Many of us took the life-changing class What’s Best Next last summer. We struggle with what to do on our “to do” list knowing that something is not going to get done. Instead of struggling wouldn’t it be nice to know EXACTLY what you should be doing at every hour or every day during the work week?

Begin with a list of your obligations (things that are set in stone such as lessons, practices, weekly meetings, and other non-negotiables). Around these fill in the “prep-time” activities for those items. Next, include travel time to and from these essentials.

Separately make a list of all the tasks that must get done in your week grouping items together that are in the same geographical place (i.e. list all home tasks together and all “away” tasks together (i.e. shopping for groceries, picking up laundry from cleaners). Try to schedule these “away” errands around the time of your essential out-of-home activities. Make the most of travel time by scheduling shopping and errands around the events.

Finally, TIME your desk or at home tasks. Know EXACTLY how long it takes you to write the weekly letter to your mom or balance your checkbook. How long each day do you want to spend checking e-mail? Make a list of what is required DAILY and beside each task write the required number of minutes (for more on this see my blog on Pomodoros). Group these tasks by long tasks and short tasks and schedule into your daily time schedule. This is called making a “workflow schedule.” This allows you to begin a habit of doing the same tasks in the same order every day. This will become just like brushing your teeth, then combing your hair, before you head downstairs to greet the day (and the coffee pot). Your workflow schedule should become a natural part of what you do every day.
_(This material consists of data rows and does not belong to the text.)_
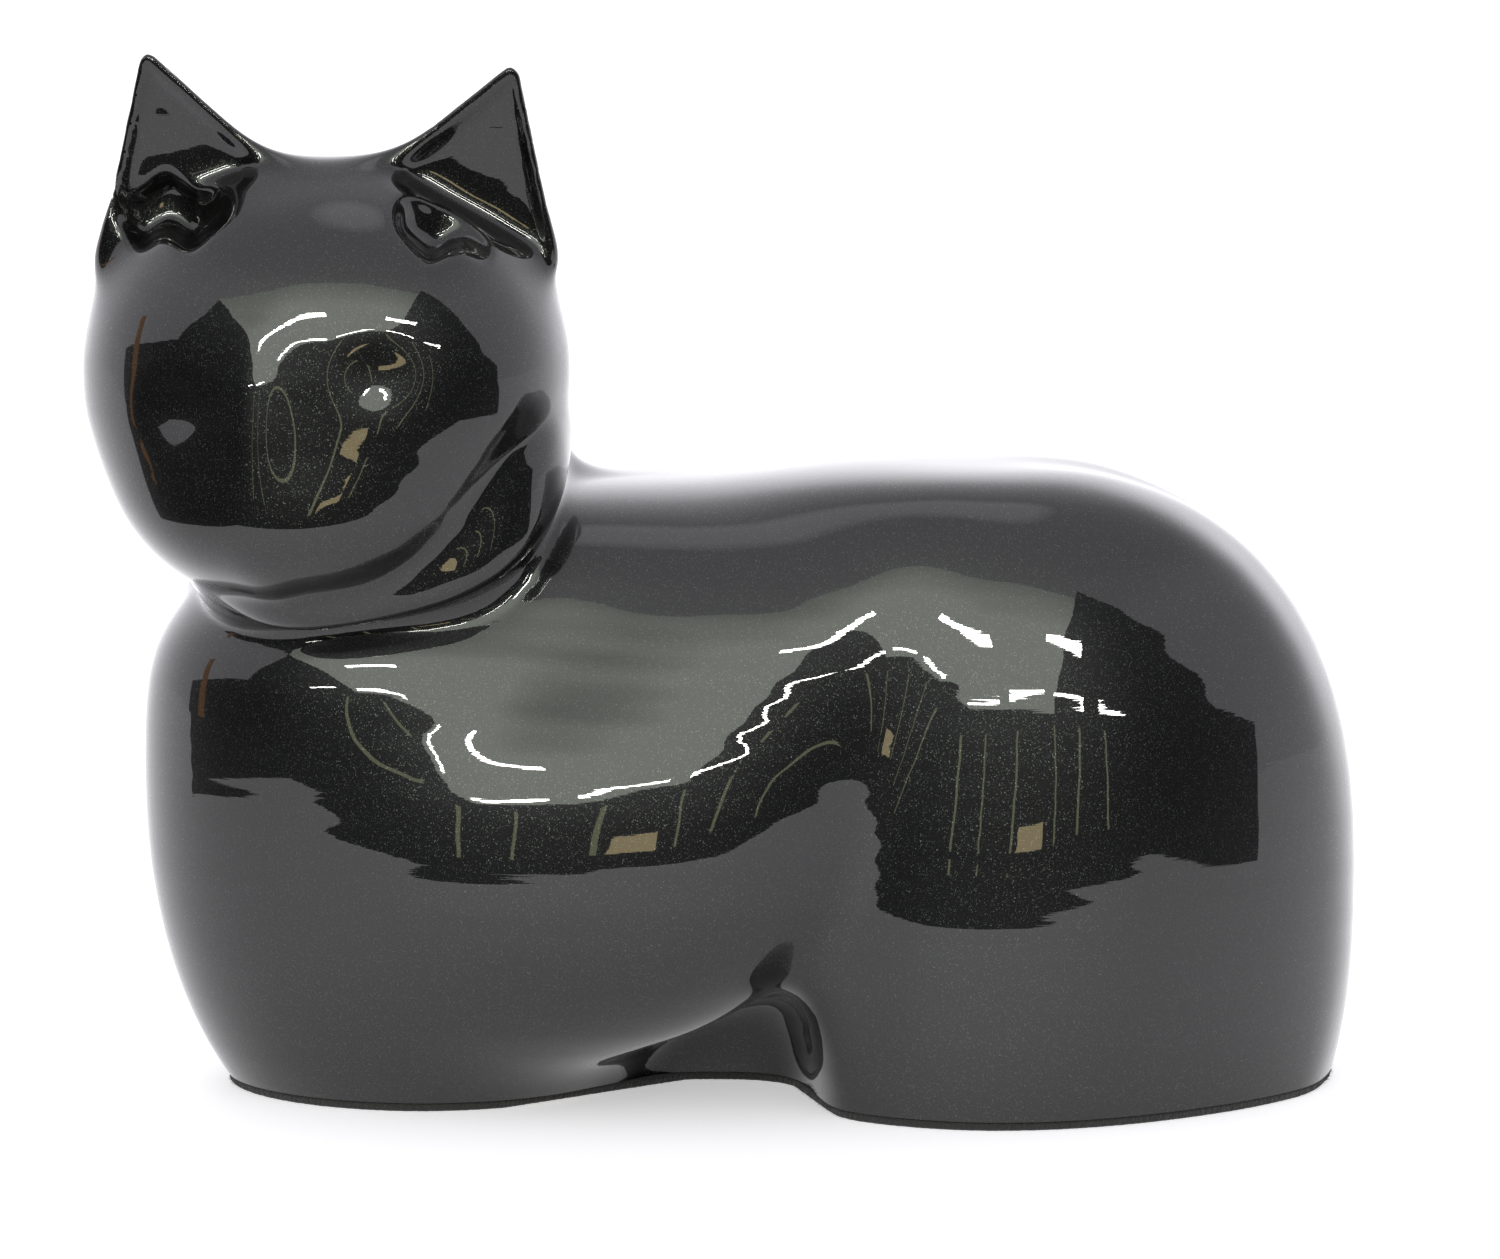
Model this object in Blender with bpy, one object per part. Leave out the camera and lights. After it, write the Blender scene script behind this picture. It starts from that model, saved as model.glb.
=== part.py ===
"""Lying cat figurine: two hollow glazed ceramic shells, a closing disc and a felt pad.

The clay form is a signed distance field in millimetres: rounded masses are joined by fillets, and hollows
are carved out of them. net_mesh() lays a mesh over the field, and Blender's modifiers make the parts of it.
+X runs along the back to the rump, the face looks to -Y, and +Z is up. The origin is on the table, under
the middle of the bounding box.
"""
import math

import bmesh
import bpy
import numpy as np
from mathutils import Matrix, Vector

MM = 0.001

# Driving dimensions, in millimetres.
WALL = 5.0
FLOOR_THICKNESS = 7.0
HOLLOW_TOP = 196.0
FELT_THICKNESS = 1.6
GAP = 0.3
POUR_HOLE_RADIUS = 20.0
VENT_RADIUS = 2.5
DISC_THICKNESS = 5.0
POUR_HOLE_CENTRE = (74.0, 17.0)

BODY_BOTTOM = FELT_THICKNESS + GAP
HEAD_CENTRE = (-84.9, -13.0, 158.5)
HEAD_TURN = -14.0
# The seam where the head is luted to the neck: a plane that rises to the rump and to the back of the head.
SEAM_POINT = (-84.0, -5.0, 127.0)
SEAM_RISE = (0.325, 0.4545)
# How the crease under the jaw rises along and across the neck, and how it bends up at both ends.
CREASE_RISE = (0.17, 0.45)
CREASE_BEND = 0.004

# The middle of the bounding box in the form's own frame, which becomes the origin.
MIDDLE = (2.27, 9.44)

# Centre, radii and turn of the hollow in front of each ear.
EAR_HOLLOWS = (((-117, -33, 196), (14, 12, 6.5), -49), ((-55.6, -42.4, 194.5), (10.5, 12, 7), 35))

# Centre and turn of each eye dip, seen from the head.
EYE_DIPS = ((-22.4, -51.9, -2.0, -24.0), (27.0, -49.9, 6.0, 32.0))

# Each ear is a three-sided pyramid given by its corners. Its dish ends at a lip, from the outer end in.
EARS = (
    {"tip": (-122.0, -34, 233.5), "outer": (-133.5, -23, 188), "inner": (-88, -25, 201.5),
     "back": (-110, 22, 186), "lip": ((-124.0, 195.0), (-105.0, 201.5))},
    {"tip": (-42.0, -34, 230.5), "outer": (-33.0, -23, 183), "inner": (-77, -25, 203),
     "back": (-54, 22, 184), "lip": ((-43.5, 188.5), (-68.0, 202.5))},
)
EAR_ROUNDING = 3.0
EAR_RIM = (3.4, 4.4)
DISH_DEPTH = 2.2

# Mesh sizes: the net's step, and the triangles left after decimation.
NET_STEP = 2.0
OUTSIDE_TRIANGLES = 5200
INSIDE_STEP = 4.0
INSIDE_TRIANGLES = 1300
NET_LOW = (-143.0, -76.0, -8.0)
NET_HIGH = (150.0, 92.0, 240.0)


def turned(points, degrees):
    """Points seen from a frame turned about Z."""
    angle = math.radians(degrees)
    c, s = math.cos(angle), math.sin(angle)
    x, y, z = points.T
    return np.stack([x * c + y * s, y * c - x * s, z], 1)


def mass(points, centre, radii, plan=2.0, side=2.0, turn=0.0, lean=(0.0, 0.0)):
    """Distance to a superellipsoid: plan squares its outline from above, side squares its profile."""
    local = turned(points - np.array(centre, float), turn)
    local = local - np.outer(local[:, 2], (lean[0], lean[1], 0.0))
    radii = np.array(radii, float)
    x, y, z = (np.abs(local) / radii + 1e-9).T
    ring = (x ** plan + y ** plan) ** (1 / plan)
    size = (ring ** side + z ** side) ** (1 / side)
    flat = size ** (1 - side) * ring ** (side - plan)
    slope_x = flat * x ** (plan - 1) / radii[0]
    slope_y = flat * y ** (plan - 1) / radii[1]
    slope_z = size ** (1 - side) * z ** (side - 1) / radii[2]
    return (size - 1) / np.sqrt(slope_x ** 2 + slope_y ** 2 + slope_z ** 2)


def join(a, b, reach):
    """Union with a fillet that starts where the two distances differ by less than reach."""
    overlap = np.maximum(reach - np.abs(a - b), 0) / reach
    return np.minimum(a, b) - overlap ** 3 * reach / 6


def meet(a, b, reach):
    """Intersection with a rounded edge."""
    return -join(-a, -b, reach)


def facet(points, a, b, c, inside):
    """Signed distance from the plane through a, b and c, negative on the side of inside."""
    a, b, c, inside = (np.array(corner, float) for corner in (a, b, c, inside))
    normal = np.cross(b - a, c - a)
    normal /= np.linalg.norm(normal)
    if normal @ (inside - a) > 0:
        normal = -normal
    return (points - a) @ normal


def ear(points, tip, outer, inner, back, lip):
    """The ear's pyramid and the dish carved in its front."""
    middle = (np.array(tip) + outer + inner + back) / 4
    front = facet(points, tip, outer, inner, middle)
    outside = facet(points, tip, outer, back, middle)
    inside = facet(points, tip, inner, back, middle)
    sides = np.stack([front, outside, inside], 1) + EAR_ROUNDING
    beyond = np.sqrt((np.maximum(sides, 0) ** 2).sum(1))
    pyramid = beyond + np.minimum(sides.max(1), 0) - EAR_ROUNDING
    (outer_x, outer_z), (inner_x, inner_z) = lip
    above_lip = facet(points, (outer_x, -30, outer_z), (inner_x, -30, inner_z), (inner_x, 0, inner_z), tip)
    dish = meet(meet(outside + EAR_RIM[0], inside + EAR_RIM[1], 2), -front - DISH_DEPTH, 3)
    dish = meet(dish, above_lip, 12)
    return meet(pyramid, 184 - points[:, 2], 10), dish


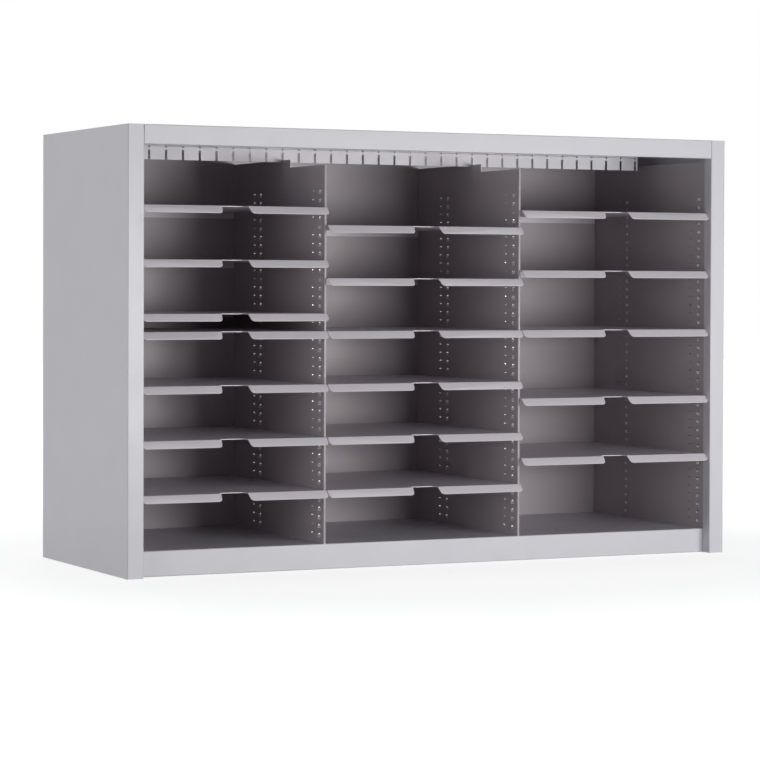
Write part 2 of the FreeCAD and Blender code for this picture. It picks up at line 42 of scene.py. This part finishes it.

Your body and mind should synchronize that each day you might:
1) prepare for the morning by putting on exercise clothes, praying, reading your Bible;
2) drink your coffee and have some toast;
3) quickly check e-mail on your phone (5 minutes tops!) for emergencies;
4) go for a run;
5) get some refreshment then spend 1 hour in correspondence (either e-mail or returning phone calls);
6) make a list of afternoon tasks;
7) check evening schedule;
8) make adjustments in weekly schedule and communicate those.

If you are home schooling begin with what time you want to begin school each day and work your other goals around that start time. Remember: reading the paper, checking e-mails, and talking on the phone can eat away productive time. I set a timer on my phone and STOP the
e-mails and phone calls when it is time to start my writing, reading, or preparation process.

A daily workflow should become a daily habit. Yes, each day will be different. Young children need love, affection, and attention. If you have morning kids, schedule your “private workflow” time for the afternoon nap time, or evening when they are watching TV or already in bed. If you have teens, morning will be your best time to get your personal work done because more than likely they will still be in bed. The important thing is to set a daily time and create a workflow that works for you to accomplish what is most important to further your goals.